Consider this challenging insight from the Bible regarding atheism:
“The _______ has said in his heart, there is no ______” (Psalm 14:1).
This text isn’t meant to be a demeaning jab at the atheist, but rather a rational observation regarding the logical incoherence of atheism. Of course, many intelligent people refuse to believe in God because religion has often made God appear ugly and only worthy of unbelief. But here in Psalm 14:1 the Bible is offering an analytical observation regarding the general foolishness of denying God’s existence. It is foolish to say, “there is no God,” for the simple reason that if God did not exist it would never occur to us to wonder if He does. The fact is, only that which exists in some form occurs to human awareness and things that do not exist can never occur to our awareness. It is impossible for the human mind to conceive of anything that has absolutely no basis in reality. No negation statement is ever absolutely true. We cannot complete the sentence, “There is no ______________________,” without reference to existing realities. Even when we construct our wildest fictions, we have simply reassembled pieces of things that do exist. The fact that we conceive of God at all is evidence that a God of some sort does exist.
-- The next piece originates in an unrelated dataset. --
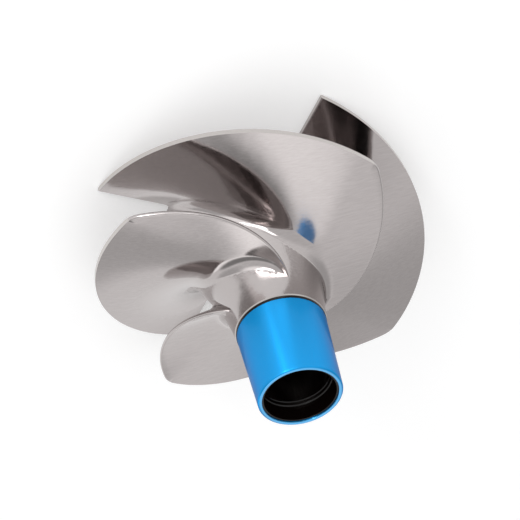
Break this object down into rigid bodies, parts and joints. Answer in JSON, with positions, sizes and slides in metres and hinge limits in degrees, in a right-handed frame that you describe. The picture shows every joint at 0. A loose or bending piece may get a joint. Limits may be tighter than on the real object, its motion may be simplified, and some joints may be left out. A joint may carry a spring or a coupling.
{
  "type": "pump impeller",
  "caption": "Mixed-flow jet-pump impeller: overlapping helical blades on a tapered hollow hub, with a splined drive socket under a tapered lined sleeve.",
  "frame": {"origin": "centre of the outlet plane on the shaft's axis, where the casting was faced off and stands", "axes": "+Z along the shaft, from the outlet side to the inlet side and the sleeve's mouth; +X and +Y are free, because the blades repeat every quarter turn"},
  "size_m": [0.159, 0.159, 0.1159],
  "materials": {
    "cast_stainless": "cast stainless steel, ground and polished, with turned tips",
    "anodised_sleeve": "turned aluminium, blue anodised",
    "seal_rubber": "moulded black nitrile rubber",
    "liner_rubber": "moulded black rubber, smooth"
  },
  "bodies": {
    "root": {"impeller": "cast_stainless", "boot_sleeve": "anodised_sleeve", "seal_ring": "seal_rubber", "sleeve_liner": "liner_rubber"}
  },
  "joints": []
}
It is also intellectually incoherent to deny the existence of God for the simple reason that we all know life does have meaning, that good and evil do exist, and that we long for a totally trustworthy quality of love that finds no perfectly satisfying match in the current moral order of our broken world. Atheism is, therefore, counterintuitive and requires an intellectual and emotional leap away from what we know we are meant to be.
We all have a nagging suspicion, a divinely implanted intuition, that we are meant to be creatures of astounding nobility and that evil, suffering, and death are unnatural intruders. We can’t help but wonder if the reason we so persistently long for something more is because there is something more. God “has planted eternity in the human heart” (Ecclesiastes 3:11, NLT). There resides within us a sense of eternal realities that we find very difficult to shake off. Because we were made in the image of God, we can never be truly satisfied unless and until we return to God.